Data segment –

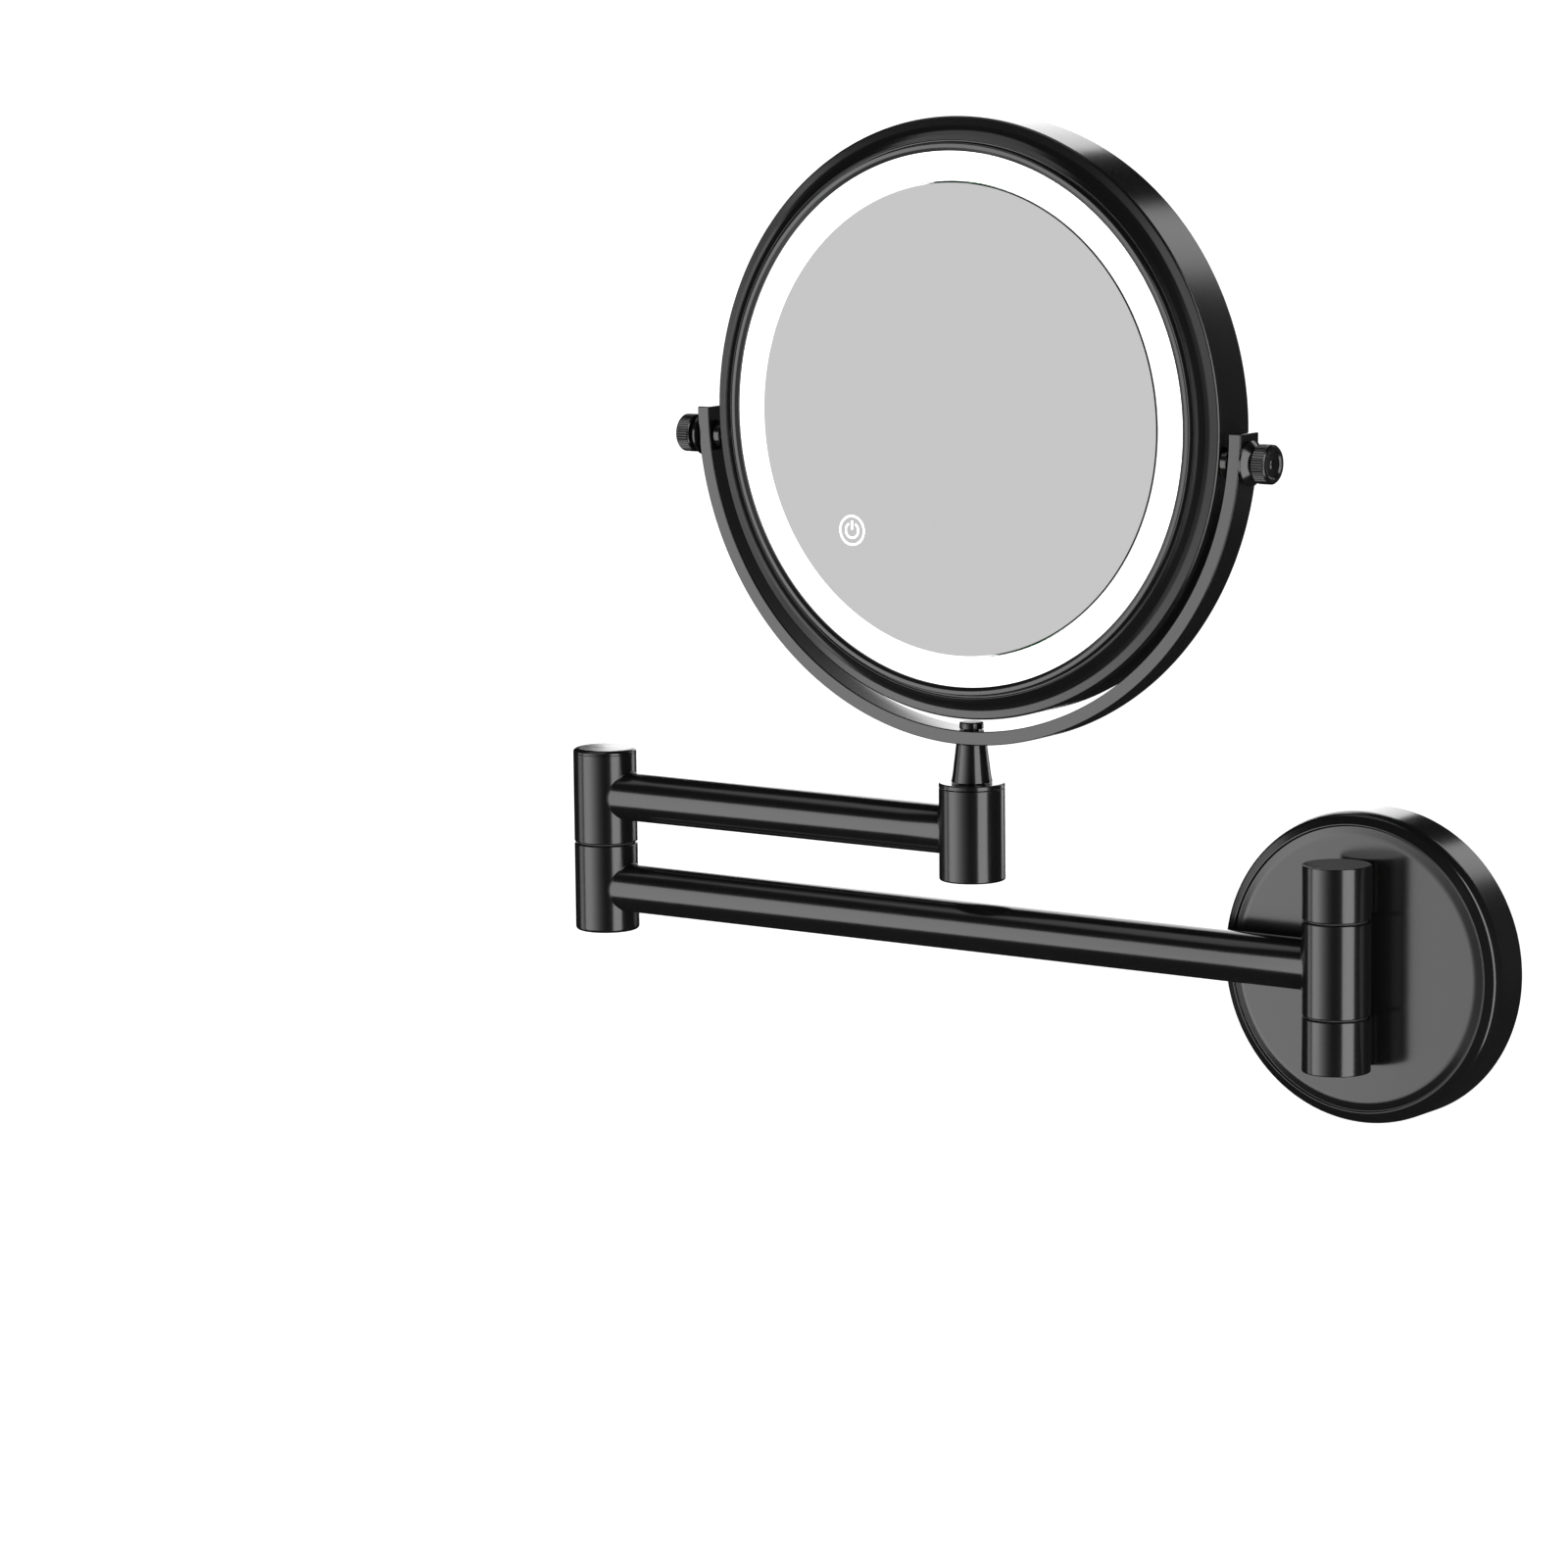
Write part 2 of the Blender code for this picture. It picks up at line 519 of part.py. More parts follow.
def make_post(swivel):
    collar = tube(BARREL_RADIUS, SPIGOT_RADIUS + SLIP, COLLAR_TOP, COLLAR_BOTTOM, CAP_THICKNESS * 0.4)
    turned("swivel_washer", collar, BLACK_METAL, swivel, steps=BARREL_STEPS, closed=True)
    foot = COLLAR_TOP + GAP
    shoulder = YOKE_CENTRE - YOKE_RADIUS - GAP
    shank_end = YOKE_CENTRE - YOKE_INNER + CAP_NUT_HEIGHT - CAP_NUT_ROOF - GAP
    spigot_end = UPPER_BOTTOM + KEEPER_DEPTH - KEEPER_PLAY
    tapped = POST_SCREW_RADIUS + SLIP
    tap_end = spigot_end + KEEPER_SCREW_REACH + 2 * MM
    outline = [
        (0, shank_end), (SHANK_RADIUS, shank_end),
        (SHANK_RADIUS, shoulder), (POST_TOP_RADIUS, shoulder), (POST_BASE_RADIUS, foot + POST_FOOT_HEIGHT),
        (POST_FOOT_RADIUS - POST_FOOT_LIP, foot + 3 * POST_FOOT_LIP),
        (POST_FOOT_RADIUS, foot + POST_FOOT_LIP), (POST_FOOT_RADIUS, foot),
        (SPIGOT_RADIUS, foot), (SPIGOT_RADIUS, spigot_end), (tapped, spigot_end),
        (tapped, tap_end), (0, tap_end),
    ]
    turned("swivel_post", outline, BLACK_METAL, swivel)
    keeper_top = spigot_end - KEEPER_PLAY
    keeper_bottom = keeper_top - KEEPER_THICKNESS
    turned(
        "post_keeper", tube(KEEPER_RADIUS - GAP, tapped, keeper_top, keeper_bottom), STEEL, swivel, closed=True,
    )
    head = keeper_bottom - KEEPER_PLAY
    tip = spigot_end + KEEPER_SCREW_REACH
    screw = [
        (0, tip), (POST_SCREW_RADIUS, tip), (POST_SCREW_RADIUS, head),
        (KEEPER_HEAD_RADIUS, head), (KEEPER_HEAD_RADIUS, head - KEEPER_HEAD_HEIGHT),
        (0, head - KEEPER_HEAD_HEIGHT),
    ]
    turned("post_keeper_screw", screw, STEEL, swivel)
    seat = YOKE_CENTRE - YOKE_INNER + GAP
    nut = [
        (0, seat + CAP_NUT_HEIGHT), (CAP_NUT_RADIUS, seat + CAP_NUT_HEIGHT, CAP_NUT_EDGE),
        (CAP_NUT_RADIUS, seat),
        (SHANK_RADIUS + SLIP, seat), (SHANK_RADIUS + SLIP, seat + CAP_NUT_HEIGHT - CAP_NUT_ROOF),
        (0, seat + CAP_NUT_HEIGHT - CAP_NUT_ROOF),
    ]
    turned("yoke_cap_nut", nut, BLACK_METAL, swivel)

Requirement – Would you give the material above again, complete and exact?

Right answer –
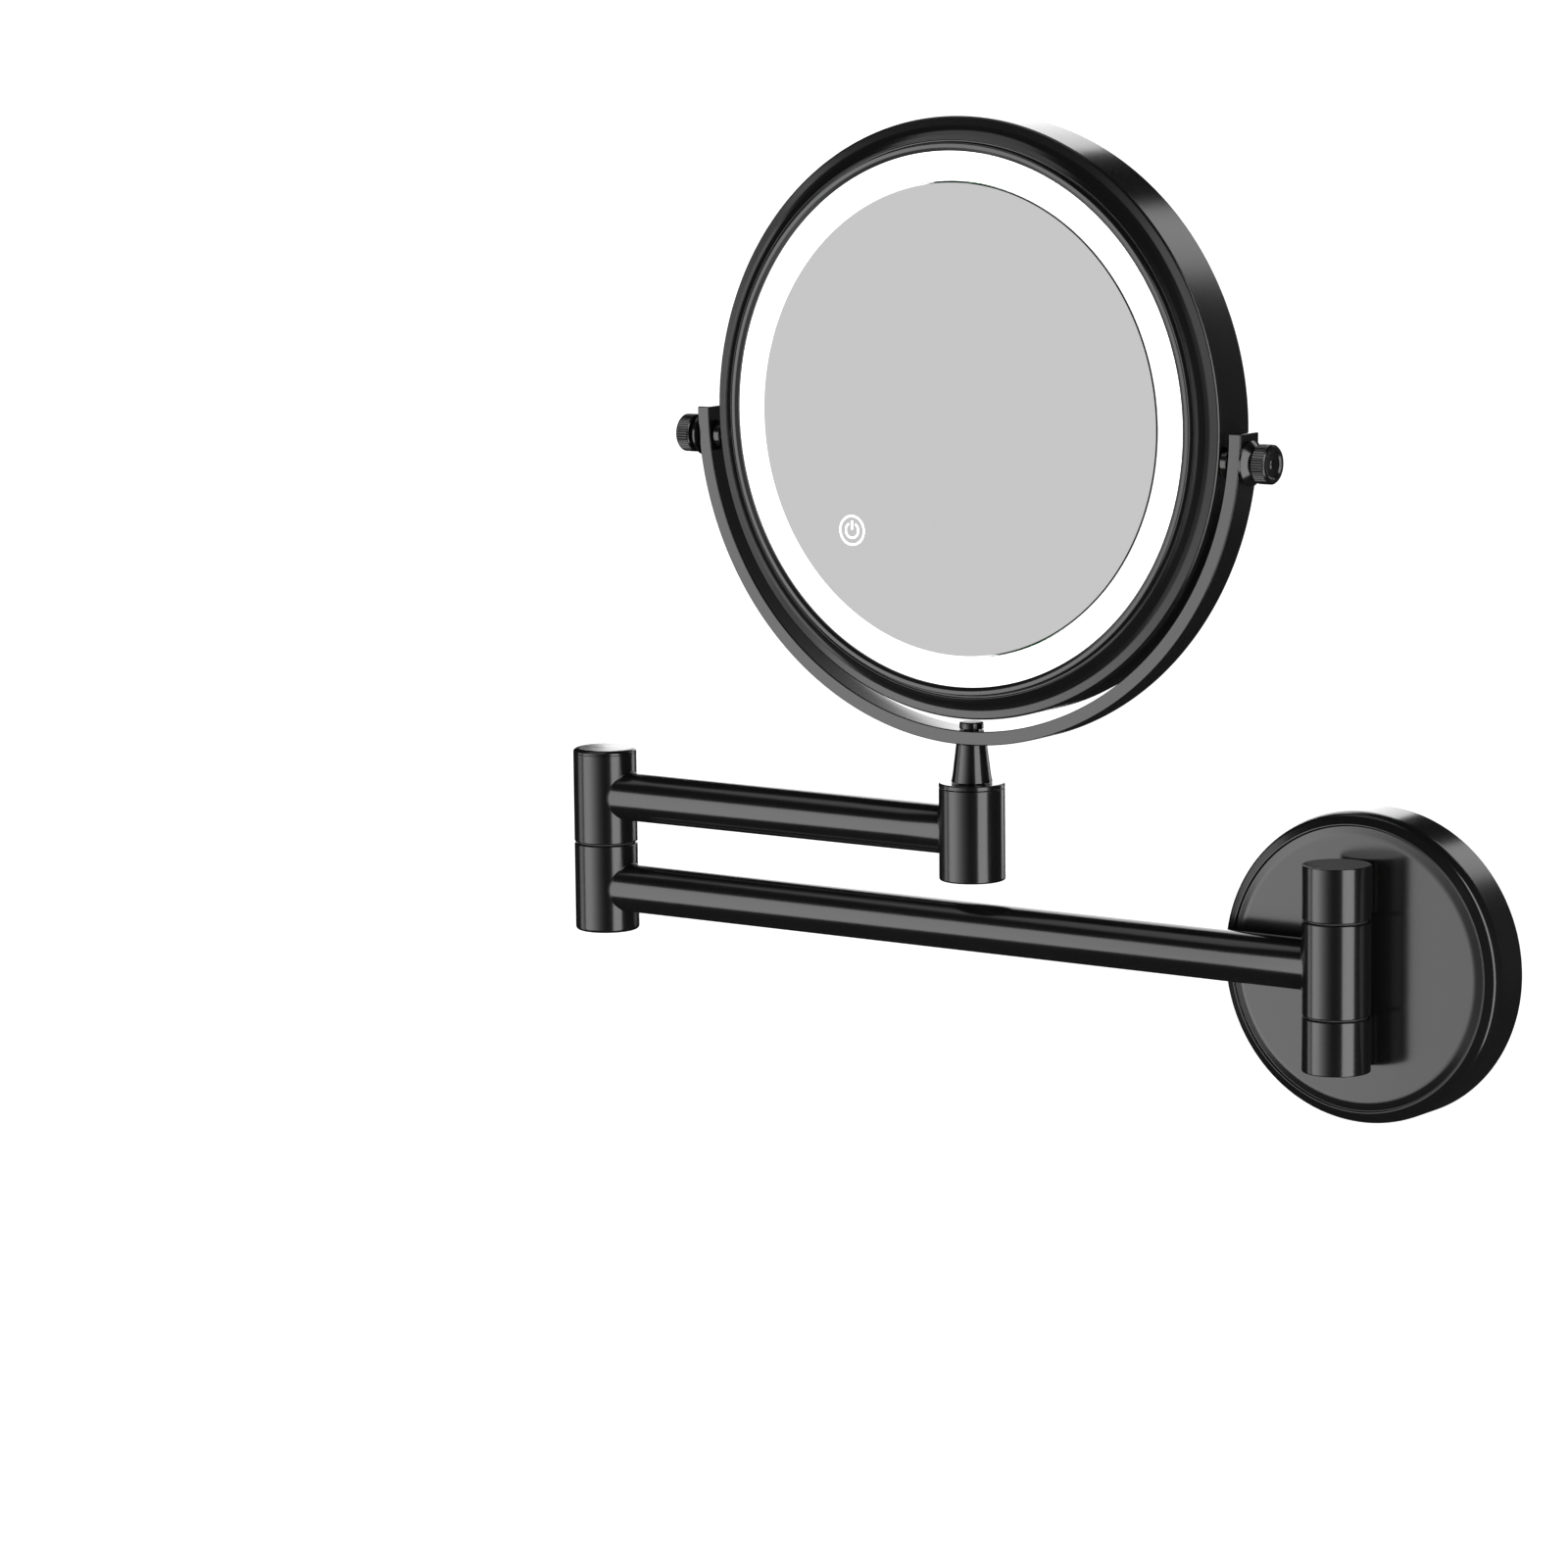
Write part 2 of the Blender code for this picture. It picks up at line 519 of part.py. More parts follow.
def make_post(swivel):
    collar = tube(BARREL_RADIUS, SPIGOT_RADIUS + SLIP, COLLAR_TOP, COLLAR_BOTTOM, CAP_THICKNESS * 0.4)
    turned("swivel_washer", collar, BLACK_METAL, swivel, steps=BARREL_STEPS, closed=True)
    foot = COLLAR_TOP + GAP
    shoulder = YOKE_CENTRE - YOKE_RADIUS - GAP
    shank_end = YOKE_CENTRE - YOKE_INNER + CAP_NUT_HEIGHT - CAP_NUT_ROOF - GAP
    spigot_end = UPPER_BOTTOM + KEEPER_DEPTH - KEEPER_PLAY
    tapped = POST_SCREW_RADIUS + SLIP
    tap_end = spigot_end + KEEPER_SCREW_REACH + 2 * MM
    outline = [
        (0, shank_end), (SHANK_RADIUS, shank_end),
        (SHANK_RADIUS, shoulder), (POST_TOP_RADIUS, shoulder), (POST_BASE_RADIUS, foot + POST_FOOT_HEIGHT),
        (POST_FOOT_RADIUS - POST_FOOT_LIP, foot + 3 * POST_FOOT_LIP),
        (POST_FOOT_RADIUS, foot + POST_FOOT_LIP), (POST_FOOT_RADIUS, foot),
        (SPIGOT_RADIUS, foot), (SPIGOT_RADIUS, spigot_end), (tapped, spigot_end),
        (tapped, tap_end), (0, tap_end),
    ]
    turned("swivel_post", outline, BLACK_METAL, swivel)
    keeper_top = spigot_end - KEEPER_PLAY
    keeper_bottom = keeper_top - KEEPER_THICKNESS
    turned(
        "post_keeper", tube(KEEPER_RADIUS - GAP, tapped, keeper_top, keeper_bottom), STEEL, swivel, closed=True,
    )
    head = keeper_bottom - KEEPER_PLAY
    tip = spigot_end + KEEPER_SCREW_REACH
    screw = [
        (0, tip), (POST_SCREW_RADIUS, tip), (POST_SCREW_RADIUS, head),
        (KEEPER_HEAD_RADIUS, head), (KEEPER_HEAD_RADIUS, head - KEEPER_HEAD_HEIGHT),
        (0, head - KEEPER_HEAD_HEIGHT),
    ]
    turned("post_keeper_screw", screw, STEEL, swivel)
    seat = YOKE_CENTRE - YOKE_INNER + GAP
    nut = [
        (0, seat + CAP_NUT_HEIGHT), (CAP_NUT_RADIUS, seat + CAP_NUT_HEIGHT, CAP_NUT_EDGE),
        (CAP_NUT_RADIUS, seat),
        (SHANK_RADIUS + SLIP, seat), (SHANK_RADIUS + SLIP, seat + CAP_NUT_HEIGHT - CAP_NUT_ROOF),
        (0, seat + CAP_NUT_HEIGHT - CAP_NUT_ROOF),
    ]
    turned("yoke_cap_nut", nut, BLACK_METAL, swivel)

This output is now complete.